> **Brief**
Report every line from the material that contains the word "body".

[Records with modeling code]

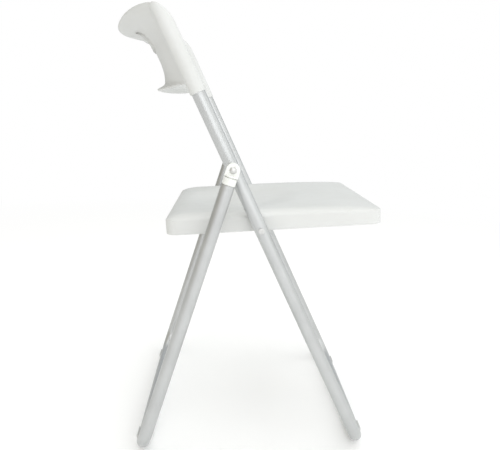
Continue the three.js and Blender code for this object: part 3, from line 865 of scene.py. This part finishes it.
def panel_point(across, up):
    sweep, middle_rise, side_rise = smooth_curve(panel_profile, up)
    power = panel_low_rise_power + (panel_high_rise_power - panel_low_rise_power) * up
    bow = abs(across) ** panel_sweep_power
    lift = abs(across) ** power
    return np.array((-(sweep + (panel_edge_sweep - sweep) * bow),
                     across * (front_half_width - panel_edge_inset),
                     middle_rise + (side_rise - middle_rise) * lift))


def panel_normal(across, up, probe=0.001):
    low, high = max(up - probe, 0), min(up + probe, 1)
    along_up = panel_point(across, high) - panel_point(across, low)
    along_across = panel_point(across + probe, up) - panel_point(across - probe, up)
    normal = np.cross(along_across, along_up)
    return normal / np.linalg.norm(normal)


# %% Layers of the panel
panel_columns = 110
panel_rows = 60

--

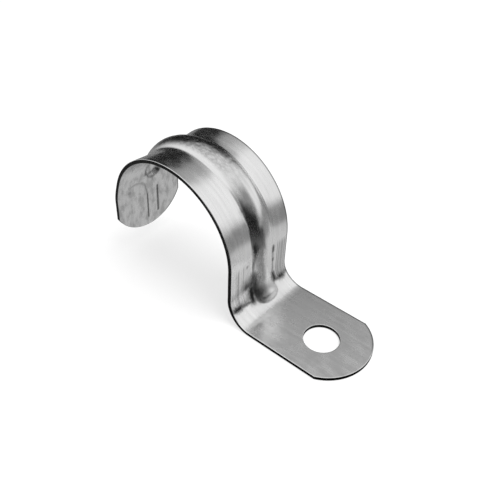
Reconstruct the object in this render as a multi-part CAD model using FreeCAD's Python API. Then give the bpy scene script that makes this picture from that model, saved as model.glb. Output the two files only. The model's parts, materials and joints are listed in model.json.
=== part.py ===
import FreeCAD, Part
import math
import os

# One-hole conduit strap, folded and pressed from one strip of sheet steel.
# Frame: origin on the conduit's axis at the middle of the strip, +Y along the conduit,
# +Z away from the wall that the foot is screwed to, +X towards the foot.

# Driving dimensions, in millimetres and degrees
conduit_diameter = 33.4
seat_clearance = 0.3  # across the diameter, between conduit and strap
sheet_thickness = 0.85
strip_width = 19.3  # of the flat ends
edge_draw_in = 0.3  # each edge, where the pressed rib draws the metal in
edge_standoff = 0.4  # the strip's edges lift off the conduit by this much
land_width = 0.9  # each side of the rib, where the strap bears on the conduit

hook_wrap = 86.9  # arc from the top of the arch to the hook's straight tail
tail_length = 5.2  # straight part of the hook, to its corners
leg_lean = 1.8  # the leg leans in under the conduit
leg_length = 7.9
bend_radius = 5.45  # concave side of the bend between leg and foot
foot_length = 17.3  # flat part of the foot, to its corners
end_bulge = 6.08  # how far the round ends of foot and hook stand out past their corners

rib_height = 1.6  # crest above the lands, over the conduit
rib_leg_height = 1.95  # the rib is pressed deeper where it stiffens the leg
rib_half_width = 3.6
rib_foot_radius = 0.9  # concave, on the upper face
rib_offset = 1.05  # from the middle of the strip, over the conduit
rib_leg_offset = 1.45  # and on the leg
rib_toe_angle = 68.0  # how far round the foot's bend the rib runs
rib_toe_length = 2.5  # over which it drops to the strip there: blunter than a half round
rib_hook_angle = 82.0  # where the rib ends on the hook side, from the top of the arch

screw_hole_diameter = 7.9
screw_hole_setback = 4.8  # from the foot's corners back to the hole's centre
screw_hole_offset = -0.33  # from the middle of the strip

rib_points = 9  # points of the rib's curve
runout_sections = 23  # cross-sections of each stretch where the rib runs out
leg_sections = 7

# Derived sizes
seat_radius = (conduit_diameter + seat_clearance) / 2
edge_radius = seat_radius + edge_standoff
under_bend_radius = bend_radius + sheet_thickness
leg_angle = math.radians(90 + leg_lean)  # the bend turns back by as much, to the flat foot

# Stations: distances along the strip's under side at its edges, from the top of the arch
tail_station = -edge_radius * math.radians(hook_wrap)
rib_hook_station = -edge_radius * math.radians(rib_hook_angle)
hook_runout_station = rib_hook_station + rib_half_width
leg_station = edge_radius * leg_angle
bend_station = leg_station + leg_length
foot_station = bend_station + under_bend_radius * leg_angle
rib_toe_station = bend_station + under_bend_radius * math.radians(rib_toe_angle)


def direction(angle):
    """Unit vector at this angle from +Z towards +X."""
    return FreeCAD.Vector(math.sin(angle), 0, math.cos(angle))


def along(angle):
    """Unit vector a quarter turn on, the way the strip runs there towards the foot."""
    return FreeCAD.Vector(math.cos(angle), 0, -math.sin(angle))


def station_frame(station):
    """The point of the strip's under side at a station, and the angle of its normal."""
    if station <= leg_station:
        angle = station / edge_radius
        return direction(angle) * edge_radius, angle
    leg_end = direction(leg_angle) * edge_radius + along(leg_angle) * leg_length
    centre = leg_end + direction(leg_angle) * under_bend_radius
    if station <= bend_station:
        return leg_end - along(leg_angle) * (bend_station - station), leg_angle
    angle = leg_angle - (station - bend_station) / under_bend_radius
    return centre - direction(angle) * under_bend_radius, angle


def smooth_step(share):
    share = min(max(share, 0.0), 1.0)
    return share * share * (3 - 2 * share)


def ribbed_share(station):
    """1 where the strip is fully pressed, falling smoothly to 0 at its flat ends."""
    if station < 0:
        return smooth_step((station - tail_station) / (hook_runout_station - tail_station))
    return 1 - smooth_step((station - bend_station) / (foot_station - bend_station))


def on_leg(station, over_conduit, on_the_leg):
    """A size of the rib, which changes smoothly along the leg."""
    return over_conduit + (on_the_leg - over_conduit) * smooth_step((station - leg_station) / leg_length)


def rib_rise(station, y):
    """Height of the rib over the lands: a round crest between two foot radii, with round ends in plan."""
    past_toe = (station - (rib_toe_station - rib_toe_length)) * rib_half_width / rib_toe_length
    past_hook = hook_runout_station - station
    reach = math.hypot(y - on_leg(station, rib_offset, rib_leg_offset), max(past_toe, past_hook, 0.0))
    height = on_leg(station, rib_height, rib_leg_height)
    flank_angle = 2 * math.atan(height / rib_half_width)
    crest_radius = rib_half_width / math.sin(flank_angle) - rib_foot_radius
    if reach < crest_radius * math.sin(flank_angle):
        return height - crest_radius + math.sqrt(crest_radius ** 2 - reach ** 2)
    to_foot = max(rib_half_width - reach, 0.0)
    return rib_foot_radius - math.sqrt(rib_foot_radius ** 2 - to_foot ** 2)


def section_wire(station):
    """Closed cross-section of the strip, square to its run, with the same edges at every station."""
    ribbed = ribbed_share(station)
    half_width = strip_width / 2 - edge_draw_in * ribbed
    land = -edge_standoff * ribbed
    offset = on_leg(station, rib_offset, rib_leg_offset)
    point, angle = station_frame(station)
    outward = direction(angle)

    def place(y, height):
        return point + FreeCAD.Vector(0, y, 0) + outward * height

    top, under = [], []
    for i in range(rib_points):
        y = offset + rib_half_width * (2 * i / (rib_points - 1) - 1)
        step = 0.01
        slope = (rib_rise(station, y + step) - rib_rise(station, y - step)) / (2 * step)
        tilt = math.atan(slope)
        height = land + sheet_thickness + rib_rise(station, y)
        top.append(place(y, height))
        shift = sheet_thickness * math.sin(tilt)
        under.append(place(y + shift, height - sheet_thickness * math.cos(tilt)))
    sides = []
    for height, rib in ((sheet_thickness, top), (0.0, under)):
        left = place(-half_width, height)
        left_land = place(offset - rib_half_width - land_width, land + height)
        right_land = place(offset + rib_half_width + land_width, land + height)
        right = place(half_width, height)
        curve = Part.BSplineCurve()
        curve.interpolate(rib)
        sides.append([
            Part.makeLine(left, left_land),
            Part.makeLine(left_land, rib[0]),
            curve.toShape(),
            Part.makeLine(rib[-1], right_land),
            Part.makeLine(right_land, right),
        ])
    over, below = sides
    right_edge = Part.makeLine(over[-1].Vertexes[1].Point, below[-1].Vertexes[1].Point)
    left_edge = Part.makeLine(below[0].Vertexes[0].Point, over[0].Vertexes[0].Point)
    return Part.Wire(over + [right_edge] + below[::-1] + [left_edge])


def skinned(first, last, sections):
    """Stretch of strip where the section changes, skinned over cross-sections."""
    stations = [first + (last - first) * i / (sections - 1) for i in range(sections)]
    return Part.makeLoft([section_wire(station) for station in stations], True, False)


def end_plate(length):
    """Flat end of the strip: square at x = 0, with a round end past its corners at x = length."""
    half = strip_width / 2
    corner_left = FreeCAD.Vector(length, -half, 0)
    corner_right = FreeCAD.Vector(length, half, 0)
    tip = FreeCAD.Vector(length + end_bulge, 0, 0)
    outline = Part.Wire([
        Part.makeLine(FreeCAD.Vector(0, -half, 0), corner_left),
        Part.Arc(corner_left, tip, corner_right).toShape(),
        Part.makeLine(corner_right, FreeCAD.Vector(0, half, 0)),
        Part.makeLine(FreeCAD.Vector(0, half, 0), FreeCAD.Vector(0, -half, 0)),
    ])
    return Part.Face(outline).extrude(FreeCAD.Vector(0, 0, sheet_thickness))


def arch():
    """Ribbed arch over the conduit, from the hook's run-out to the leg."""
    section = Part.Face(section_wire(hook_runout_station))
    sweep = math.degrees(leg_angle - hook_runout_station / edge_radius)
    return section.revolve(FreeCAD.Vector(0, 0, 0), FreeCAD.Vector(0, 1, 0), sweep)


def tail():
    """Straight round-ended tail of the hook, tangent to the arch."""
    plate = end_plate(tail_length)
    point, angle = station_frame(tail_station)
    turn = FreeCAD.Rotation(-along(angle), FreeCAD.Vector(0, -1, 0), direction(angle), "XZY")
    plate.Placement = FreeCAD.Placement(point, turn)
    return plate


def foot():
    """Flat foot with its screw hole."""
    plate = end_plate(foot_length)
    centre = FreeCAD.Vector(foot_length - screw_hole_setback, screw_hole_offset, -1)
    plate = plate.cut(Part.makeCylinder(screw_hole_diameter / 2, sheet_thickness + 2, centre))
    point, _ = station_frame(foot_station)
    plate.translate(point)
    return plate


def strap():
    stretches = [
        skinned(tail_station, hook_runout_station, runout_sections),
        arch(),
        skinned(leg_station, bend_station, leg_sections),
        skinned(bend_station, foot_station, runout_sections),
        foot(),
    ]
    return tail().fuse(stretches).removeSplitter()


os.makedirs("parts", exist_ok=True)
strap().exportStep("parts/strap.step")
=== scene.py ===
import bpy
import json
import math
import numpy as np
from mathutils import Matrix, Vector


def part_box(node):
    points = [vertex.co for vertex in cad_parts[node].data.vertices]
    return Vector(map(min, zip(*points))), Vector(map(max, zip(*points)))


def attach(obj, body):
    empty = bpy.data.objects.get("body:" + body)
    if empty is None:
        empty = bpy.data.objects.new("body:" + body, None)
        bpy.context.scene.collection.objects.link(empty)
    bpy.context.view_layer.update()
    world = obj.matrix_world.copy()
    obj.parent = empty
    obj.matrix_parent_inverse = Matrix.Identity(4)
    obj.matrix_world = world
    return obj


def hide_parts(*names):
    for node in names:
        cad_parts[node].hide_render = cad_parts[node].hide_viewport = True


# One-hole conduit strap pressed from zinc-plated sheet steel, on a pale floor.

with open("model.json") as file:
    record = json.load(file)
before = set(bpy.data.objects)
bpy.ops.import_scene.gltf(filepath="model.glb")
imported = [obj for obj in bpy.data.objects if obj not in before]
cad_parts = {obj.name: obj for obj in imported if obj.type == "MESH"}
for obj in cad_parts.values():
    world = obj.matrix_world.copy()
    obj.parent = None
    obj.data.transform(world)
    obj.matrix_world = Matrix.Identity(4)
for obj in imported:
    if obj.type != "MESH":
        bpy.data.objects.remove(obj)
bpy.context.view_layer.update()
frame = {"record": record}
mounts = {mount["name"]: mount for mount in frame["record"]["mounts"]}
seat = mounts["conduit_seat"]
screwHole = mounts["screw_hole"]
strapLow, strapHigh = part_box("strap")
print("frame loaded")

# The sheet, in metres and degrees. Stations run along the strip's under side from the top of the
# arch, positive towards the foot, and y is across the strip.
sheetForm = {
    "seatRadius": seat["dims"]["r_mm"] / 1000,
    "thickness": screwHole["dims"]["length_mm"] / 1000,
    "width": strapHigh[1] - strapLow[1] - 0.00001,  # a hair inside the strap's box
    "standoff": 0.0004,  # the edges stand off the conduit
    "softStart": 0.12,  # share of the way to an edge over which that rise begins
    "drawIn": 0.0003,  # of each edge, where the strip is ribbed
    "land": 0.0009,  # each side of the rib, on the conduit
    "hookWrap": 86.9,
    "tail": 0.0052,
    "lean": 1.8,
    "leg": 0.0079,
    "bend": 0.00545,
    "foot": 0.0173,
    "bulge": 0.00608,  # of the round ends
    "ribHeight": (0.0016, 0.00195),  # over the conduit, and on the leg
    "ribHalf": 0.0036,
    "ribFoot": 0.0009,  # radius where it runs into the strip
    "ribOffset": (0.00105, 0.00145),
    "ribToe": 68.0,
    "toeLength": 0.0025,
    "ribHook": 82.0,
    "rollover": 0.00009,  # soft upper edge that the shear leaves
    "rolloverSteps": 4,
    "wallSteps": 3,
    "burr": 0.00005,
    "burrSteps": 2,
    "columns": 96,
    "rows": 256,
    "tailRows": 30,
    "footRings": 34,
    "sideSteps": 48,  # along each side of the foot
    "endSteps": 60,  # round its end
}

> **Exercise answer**
def attach(obj, body):
    empty = bpy.data.objects.get("body:" + body)
        empty = bpy.data.objects.new("body:" + body, None)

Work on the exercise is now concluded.